STATED EXERCISE » In the listing below, locate the lines bearing the word "slot". Copy every one of them.

DATA PROVIDED »
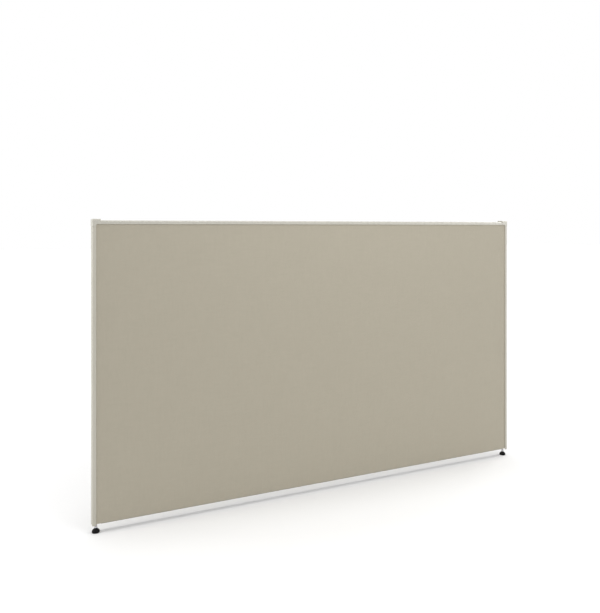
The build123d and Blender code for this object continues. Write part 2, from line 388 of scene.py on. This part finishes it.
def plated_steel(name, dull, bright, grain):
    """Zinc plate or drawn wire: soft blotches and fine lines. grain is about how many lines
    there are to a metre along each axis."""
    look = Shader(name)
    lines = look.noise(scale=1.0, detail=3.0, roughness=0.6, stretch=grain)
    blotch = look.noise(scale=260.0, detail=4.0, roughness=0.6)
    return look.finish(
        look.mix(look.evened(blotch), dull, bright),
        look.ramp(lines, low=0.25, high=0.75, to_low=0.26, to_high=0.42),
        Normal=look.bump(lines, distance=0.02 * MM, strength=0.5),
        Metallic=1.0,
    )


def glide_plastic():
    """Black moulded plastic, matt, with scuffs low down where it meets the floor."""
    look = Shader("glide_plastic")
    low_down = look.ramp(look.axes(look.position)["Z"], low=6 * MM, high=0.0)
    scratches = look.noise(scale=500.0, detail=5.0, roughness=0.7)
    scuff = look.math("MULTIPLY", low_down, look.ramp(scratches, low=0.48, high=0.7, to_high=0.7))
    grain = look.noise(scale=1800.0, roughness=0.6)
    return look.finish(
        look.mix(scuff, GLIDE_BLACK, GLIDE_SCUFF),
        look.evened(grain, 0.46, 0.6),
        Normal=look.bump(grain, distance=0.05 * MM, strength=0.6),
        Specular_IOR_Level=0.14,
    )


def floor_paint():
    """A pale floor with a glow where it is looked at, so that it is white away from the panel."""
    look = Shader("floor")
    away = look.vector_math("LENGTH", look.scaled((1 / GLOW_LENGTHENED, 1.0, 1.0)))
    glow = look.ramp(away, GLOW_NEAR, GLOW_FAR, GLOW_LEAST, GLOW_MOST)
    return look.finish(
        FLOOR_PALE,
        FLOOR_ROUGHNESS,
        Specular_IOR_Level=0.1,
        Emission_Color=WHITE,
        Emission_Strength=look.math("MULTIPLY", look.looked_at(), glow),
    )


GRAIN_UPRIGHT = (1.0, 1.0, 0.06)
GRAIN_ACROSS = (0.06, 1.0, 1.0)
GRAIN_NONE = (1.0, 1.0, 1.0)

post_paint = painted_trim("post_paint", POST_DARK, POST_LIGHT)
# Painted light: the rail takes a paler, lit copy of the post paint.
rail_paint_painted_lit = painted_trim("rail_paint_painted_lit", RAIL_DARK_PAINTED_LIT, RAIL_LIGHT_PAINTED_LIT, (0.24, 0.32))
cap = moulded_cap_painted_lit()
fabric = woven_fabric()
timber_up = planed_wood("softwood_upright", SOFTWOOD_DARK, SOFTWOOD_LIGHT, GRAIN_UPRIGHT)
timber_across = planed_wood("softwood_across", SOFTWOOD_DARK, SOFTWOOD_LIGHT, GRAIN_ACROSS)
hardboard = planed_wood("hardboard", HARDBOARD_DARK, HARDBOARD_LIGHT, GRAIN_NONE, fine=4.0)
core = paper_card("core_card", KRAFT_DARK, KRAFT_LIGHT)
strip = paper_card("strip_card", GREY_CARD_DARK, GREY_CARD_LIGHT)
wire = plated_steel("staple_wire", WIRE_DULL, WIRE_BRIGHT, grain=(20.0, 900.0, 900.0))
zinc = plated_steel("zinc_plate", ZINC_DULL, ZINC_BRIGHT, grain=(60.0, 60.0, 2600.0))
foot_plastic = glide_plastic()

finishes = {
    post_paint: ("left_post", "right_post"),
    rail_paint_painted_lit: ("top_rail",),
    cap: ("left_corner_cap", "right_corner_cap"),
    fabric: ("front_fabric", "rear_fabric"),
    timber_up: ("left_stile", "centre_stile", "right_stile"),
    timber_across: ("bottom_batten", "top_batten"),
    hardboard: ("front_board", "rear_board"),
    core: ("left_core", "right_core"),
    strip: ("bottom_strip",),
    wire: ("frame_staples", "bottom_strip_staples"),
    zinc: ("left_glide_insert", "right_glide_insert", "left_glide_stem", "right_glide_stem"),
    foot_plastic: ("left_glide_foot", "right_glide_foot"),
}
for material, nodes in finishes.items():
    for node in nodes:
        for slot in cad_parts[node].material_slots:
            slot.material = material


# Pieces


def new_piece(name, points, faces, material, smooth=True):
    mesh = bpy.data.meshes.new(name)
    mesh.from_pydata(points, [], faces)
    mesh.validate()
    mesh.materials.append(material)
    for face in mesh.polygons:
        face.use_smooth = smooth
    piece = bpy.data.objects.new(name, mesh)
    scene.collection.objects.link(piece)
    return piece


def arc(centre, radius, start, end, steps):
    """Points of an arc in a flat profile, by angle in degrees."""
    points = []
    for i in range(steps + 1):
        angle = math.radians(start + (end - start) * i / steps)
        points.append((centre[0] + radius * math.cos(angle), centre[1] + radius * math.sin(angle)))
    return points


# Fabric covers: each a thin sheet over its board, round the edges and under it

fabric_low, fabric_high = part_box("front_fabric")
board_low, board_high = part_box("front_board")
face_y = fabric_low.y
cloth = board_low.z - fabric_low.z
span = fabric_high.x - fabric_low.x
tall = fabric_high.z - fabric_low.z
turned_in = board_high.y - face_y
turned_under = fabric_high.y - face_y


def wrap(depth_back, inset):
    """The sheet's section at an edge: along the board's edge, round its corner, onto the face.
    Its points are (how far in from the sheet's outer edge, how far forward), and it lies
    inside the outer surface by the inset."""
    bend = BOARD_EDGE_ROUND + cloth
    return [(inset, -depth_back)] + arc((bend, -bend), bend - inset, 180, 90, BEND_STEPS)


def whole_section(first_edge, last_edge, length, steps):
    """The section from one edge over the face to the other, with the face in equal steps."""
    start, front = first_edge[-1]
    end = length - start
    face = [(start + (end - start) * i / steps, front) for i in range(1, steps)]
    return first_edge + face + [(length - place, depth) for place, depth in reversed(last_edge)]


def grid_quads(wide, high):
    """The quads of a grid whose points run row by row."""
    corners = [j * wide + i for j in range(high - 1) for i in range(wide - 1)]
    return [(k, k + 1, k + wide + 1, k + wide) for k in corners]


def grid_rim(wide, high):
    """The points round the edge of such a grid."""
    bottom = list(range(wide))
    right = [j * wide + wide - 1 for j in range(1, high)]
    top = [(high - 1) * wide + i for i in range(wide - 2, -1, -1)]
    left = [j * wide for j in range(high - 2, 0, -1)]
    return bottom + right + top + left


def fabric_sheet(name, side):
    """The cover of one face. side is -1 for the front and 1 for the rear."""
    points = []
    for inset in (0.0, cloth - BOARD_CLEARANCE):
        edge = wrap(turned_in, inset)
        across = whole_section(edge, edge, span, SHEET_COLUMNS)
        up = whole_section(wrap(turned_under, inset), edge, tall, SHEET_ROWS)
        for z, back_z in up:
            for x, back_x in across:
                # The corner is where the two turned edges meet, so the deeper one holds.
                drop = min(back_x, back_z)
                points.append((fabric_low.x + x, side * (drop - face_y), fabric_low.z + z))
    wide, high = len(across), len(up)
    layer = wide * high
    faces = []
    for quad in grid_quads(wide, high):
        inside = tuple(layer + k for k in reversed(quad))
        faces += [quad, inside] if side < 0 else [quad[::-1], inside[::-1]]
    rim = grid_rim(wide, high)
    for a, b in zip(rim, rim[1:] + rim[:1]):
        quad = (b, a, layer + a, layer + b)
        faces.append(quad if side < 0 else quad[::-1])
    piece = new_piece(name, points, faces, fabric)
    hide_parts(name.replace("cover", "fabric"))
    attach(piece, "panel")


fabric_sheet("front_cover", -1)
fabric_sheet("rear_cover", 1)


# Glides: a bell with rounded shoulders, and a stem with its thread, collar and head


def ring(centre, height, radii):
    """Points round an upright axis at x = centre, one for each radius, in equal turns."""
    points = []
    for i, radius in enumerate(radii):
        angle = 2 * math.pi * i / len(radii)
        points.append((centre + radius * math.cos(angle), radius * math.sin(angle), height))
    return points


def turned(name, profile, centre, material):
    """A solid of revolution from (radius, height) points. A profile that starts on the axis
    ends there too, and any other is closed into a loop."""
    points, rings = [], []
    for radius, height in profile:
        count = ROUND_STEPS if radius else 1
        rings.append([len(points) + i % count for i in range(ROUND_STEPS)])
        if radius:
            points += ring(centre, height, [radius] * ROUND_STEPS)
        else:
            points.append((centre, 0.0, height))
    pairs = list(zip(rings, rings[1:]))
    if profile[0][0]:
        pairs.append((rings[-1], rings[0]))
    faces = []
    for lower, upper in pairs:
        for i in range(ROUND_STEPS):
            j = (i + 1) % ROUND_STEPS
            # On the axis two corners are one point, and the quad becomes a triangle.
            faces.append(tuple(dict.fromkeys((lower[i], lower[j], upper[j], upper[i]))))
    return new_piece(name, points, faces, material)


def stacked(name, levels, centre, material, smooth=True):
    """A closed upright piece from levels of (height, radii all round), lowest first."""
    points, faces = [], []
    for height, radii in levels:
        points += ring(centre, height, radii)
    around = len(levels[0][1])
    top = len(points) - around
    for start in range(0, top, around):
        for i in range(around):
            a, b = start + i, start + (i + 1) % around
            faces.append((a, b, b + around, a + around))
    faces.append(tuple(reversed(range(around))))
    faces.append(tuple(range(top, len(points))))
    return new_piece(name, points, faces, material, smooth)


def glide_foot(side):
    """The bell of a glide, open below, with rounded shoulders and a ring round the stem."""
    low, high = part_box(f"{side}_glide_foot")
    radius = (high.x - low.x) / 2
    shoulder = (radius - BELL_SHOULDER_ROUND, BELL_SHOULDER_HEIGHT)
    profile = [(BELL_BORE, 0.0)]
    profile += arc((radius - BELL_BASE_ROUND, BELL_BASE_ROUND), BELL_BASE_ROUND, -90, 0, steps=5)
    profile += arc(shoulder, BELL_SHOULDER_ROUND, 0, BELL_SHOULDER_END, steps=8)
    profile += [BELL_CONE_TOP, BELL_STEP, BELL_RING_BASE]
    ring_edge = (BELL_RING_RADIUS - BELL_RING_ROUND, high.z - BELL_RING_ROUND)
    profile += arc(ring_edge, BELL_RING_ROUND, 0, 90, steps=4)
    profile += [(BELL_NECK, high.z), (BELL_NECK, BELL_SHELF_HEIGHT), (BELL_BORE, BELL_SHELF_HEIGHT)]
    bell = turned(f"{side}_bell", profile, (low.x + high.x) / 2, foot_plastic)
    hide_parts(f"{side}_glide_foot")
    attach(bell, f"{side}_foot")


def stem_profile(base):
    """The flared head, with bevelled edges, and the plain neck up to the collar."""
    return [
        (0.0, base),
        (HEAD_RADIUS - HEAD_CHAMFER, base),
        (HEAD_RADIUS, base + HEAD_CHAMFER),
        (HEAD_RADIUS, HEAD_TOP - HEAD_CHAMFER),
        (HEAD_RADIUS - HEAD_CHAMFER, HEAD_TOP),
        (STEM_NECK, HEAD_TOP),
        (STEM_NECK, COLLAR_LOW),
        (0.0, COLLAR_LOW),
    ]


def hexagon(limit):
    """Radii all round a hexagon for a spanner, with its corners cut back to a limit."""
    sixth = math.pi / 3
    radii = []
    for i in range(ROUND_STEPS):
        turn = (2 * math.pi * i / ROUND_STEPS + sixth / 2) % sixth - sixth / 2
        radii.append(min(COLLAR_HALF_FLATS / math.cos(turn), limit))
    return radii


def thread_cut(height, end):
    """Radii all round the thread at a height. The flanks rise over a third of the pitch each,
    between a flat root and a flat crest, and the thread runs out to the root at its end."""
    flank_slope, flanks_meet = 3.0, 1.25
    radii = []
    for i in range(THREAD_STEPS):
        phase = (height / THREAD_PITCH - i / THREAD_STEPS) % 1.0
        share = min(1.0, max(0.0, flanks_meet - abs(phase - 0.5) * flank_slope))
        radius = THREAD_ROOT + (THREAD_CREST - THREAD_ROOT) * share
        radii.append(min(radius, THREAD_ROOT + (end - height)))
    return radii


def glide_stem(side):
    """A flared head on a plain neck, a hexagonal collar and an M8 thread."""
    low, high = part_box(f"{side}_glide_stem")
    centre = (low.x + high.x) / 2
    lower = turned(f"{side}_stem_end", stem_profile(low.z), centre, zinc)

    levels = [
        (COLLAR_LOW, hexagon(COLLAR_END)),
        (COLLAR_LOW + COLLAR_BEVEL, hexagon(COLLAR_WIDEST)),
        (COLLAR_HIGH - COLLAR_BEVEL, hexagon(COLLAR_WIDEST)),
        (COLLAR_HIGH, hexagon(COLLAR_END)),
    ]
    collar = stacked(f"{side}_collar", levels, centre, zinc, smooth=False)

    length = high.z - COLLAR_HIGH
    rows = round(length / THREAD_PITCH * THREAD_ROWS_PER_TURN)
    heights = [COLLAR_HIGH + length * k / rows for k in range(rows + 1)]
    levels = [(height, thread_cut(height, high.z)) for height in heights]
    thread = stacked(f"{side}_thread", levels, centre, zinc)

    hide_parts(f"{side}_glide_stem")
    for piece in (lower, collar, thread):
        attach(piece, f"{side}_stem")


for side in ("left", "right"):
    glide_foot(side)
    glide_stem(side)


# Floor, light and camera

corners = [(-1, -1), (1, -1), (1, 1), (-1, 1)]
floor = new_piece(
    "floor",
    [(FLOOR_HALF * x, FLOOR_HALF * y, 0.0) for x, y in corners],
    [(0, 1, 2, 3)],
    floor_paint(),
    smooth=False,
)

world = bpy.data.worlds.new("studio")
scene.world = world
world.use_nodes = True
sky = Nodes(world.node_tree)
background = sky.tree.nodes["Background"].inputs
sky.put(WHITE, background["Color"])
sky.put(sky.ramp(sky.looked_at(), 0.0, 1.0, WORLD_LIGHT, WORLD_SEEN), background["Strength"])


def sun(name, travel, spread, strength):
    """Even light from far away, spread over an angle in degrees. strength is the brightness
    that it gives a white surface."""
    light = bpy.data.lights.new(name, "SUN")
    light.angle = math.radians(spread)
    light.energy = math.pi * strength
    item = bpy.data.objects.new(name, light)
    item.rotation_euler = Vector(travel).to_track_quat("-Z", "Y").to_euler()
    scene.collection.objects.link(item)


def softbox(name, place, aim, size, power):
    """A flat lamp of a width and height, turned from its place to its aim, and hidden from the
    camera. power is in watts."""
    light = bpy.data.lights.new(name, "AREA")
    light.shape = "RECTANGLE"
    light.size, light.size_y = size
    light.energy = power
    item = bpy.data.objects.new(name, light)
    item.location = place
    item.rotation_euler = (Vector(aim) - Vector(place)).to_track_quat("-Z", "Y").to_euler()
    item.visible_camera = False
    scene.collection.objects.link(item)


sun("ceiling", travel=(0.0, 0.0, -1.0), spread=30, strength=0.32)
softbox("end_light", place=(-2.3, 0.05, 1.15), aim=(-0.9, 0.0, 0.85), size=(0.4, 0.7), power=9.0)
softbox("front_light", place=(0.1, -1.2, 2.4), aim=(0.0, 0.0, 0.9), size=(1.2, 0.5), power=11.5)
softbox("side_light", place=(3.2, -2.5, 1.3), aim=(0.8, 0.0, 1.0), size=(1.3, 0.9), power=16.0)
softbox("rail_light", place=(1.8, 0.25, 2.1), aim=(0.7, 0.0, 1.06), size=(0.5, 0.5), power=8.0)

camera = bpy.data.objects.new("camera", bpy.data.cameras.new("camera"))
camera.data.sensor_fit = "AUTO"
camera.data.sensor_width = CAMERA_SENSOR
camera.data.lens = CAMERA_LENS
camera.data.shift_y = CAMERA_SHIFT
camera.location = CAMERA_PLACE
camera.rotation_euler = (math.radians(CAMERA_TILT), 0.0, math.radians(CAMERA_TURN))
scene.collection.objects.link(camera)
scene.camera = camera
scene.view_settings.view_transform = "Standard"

TASK RESULT »
        for slot in cad_parts[node].material_slots:
            slot.material = material